WHAT IS ASKED: Repeat exactly, please, the lines that begin at the start of the listing and end at the line holding "# and get a second material on the same mesh.".

DATA EXTRACT:
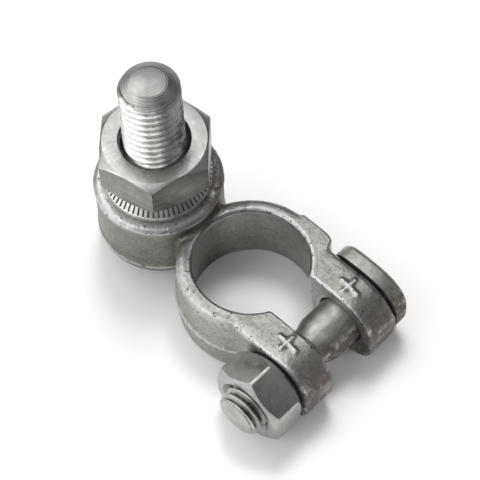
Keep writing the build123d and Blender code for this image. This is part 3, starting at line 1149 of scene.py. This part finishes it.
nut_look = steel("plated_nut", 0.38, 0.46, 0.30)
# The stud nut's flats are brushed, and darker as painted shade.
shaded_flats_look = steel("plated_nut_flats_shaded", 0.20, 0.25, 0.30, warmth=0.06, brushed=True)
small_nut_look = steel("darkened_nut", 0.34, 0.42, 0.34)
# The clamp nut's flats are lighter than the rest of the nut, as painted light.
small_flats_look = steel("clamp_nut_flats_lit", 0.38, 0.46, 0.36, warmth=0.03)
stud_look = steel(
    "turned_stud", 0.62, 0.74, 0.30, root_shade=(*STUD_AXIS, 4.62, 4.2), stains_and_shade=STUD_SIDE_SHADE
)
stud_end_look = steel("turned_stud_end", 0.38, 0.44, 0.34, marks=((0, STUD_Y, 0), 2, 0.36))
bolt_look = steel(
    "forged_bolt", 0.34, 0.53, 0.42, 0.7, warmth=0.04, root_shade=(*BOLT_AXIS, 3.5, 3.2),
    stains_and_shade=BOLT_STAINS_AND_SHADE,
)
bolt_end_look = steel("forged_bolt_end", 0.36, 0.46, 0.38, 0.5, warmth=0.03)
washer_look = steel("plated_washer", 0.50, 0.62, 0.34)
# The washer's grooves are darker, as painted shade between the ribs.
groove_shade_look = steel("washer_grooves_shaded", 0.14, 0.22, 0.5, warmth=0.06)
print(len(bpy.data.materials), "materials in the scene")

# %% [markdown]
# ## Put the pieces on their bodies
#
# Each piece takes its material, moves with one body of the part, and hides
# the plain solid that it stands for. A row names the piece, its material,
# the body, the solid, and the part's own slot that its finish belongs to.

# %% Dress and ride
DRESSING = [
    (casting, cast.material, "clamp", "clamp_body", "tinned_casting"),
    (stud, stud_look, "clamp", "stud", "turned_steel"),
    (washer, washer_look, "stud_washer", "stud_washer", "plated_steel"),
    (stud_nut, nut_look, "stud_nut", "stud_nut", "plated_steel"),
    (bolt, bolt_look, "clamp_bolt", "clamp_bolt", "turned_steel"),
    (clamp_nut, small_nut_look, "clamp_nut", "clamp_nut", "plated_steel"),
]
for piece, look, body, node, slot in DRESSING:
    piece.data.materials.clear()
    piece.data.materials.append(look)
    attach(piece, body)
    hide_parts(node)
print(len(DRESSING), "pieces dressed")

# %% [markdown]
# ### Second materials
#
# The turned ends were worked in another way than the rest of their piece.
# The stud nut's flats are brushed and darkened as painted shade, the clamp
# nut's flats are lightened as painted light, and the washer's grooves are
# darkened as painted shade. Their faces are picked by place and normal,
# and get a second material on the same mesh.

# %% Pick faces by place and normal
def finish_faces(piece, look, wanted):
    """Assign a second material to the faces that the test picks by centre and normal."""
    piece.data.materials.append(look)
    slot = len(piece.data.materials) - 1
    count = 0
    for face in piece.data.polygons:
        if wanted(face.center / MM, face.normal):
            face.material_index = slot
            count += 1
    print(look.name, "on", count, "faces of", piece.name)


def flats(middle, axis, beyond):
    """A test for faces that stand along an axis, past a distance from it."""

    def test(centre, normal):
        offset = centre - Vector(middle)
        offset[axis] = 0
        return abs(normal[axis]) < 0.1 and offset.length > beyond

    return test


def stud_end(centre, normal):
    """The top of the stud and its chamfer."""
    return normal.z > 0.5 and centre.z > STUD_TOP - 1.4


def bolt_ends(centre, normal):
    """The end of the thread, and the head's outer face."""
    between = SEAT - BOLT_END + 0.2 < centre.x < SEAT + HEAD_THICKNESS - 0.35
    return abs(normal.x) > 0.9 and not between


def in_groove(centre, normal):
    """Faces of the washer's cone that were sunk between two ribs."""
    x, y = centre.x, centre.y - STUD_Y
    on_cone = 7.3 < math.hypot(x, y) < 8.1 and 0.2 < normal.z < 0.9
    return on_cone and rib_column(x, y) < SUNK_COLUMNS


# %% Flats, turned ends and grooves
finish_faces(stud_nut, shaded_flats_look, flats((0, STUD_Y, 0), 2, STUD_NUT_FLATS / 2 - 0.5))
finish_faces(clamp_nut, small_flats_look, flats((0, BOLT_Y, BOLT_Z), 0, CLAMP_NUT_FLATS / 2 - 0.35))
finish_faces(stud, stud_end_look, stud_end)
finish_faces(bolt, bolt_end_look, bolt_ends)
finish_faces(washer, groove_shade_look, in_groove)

RESULT BELOW:
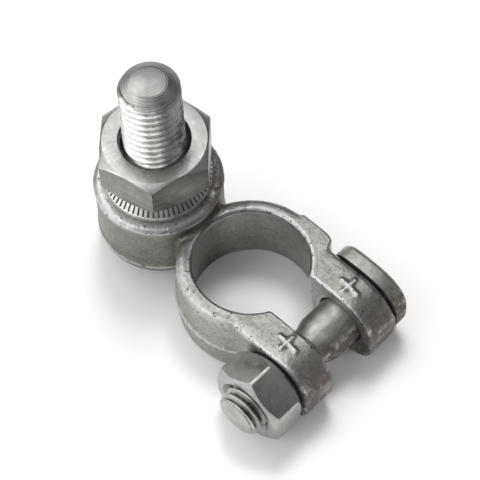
Keep writing the build123d and Blender code for this image. This is part 3, starting at line 1149 of scene.py. This part finishes it.
nut_look = steel("plated_nut", 0.38, 0.46, 0.30)
# The stud nut's flats are brushed, and darker as painted shade.
shaded_flats_look = steel("plated_nut_flats_shaded", 0.20, 0.25, 0.30, warmth=0.06, brushed=True)
small_nut_look = steel("darkened_nut", 0.34, 0.42, 0.34)
# The clamp nut's flats are lighter than the rest of the nut, as painted light.
small_flats_look = steel("clamp_nut_flats_lit", 0.38, 0.46, 0.36, warmth=0.03)
stud_look = steel(
    "turned_stud", 0.62, 0.74, 0.30, root_shade=(*STUD_AXIS, 4.62, 4.2), stains_and_shade=STUD_SIDE_SHADE
)
stud_end_look = steel("turned_stud_end", 0.38, 0.44, 0.34, marks=((0, STUD_Y, 0), 2, 0.36))
bolt_look = steel(
    "forged_bolt", 0.34, 0.53, 0.42, 0.7, warmth=0.04, root_shade=(*BOLT_AXIS, 3.5, 3.2),
    stains_and_shade=BOLT_STAINS_AND_SHADE,
)
bolt_end_look = steel("forged_bolt_end", 0.36, 0.46, 0.38, 0.5, warmth=0.03)
washer_look = steel("plated_washer", 0.50, 0.62, 0.34)
# The washer's grooves are darker, as painted shade between the ribs.
groove_shade_look = steel("washer_grooves_shaded", 0.14, 0.22, 0.5, warmth=0.06)
print(len(bpy.data.materials), "materials in the scene")

# %% [markdown]
# ## Put the pieces on their bodies
#
# Each piece takes its material, moves with one body of the part, and hides
# the plain solid that it stands for. A row names the piece, its material,
# the body, the solid, and the part's own slot that its finish belongs to.

# %% Dress and ride
DRESSING = [
    (casting, cast.material, "clamp", "clamp_body", "tinned_casting"),
    (stud, stud_look, "clamp", "stud", "turned_steel"),
    (washer, washer_look, "stud_washer", "stud_washer", "plated_steel"),
    (stud_nut, nut_look, "stud_nut", "stud_nut", "plated_steel"),
    (bolt, bolt_look, "clamp_bolt", "clamp_bolt", "turned_steel"),
    (clamp_nut, small_nut_look, "clamp_nut", "clamp_nut", "plated_steel"),
]
for piece, look, body, node, slot in DRESSING:
    piece.data.materials.clear()
    piece.data.materials.append(look)
    attach(piece, body)
    hide_parts(node)
print(len(DRESSING), "pieces dressed")

# %% [markdown]
# ### Second materials
#
# The turned ends were worked in another way than the rest of their piece.
# The stud nut's flats are brushed and darkened as painted shade, the clamp
# nut's flats are lightened as painted light, and the washer's grooves are
# darkened as painted shade. Their faces are picked by place and normal,
# and get a second material on the same mesh.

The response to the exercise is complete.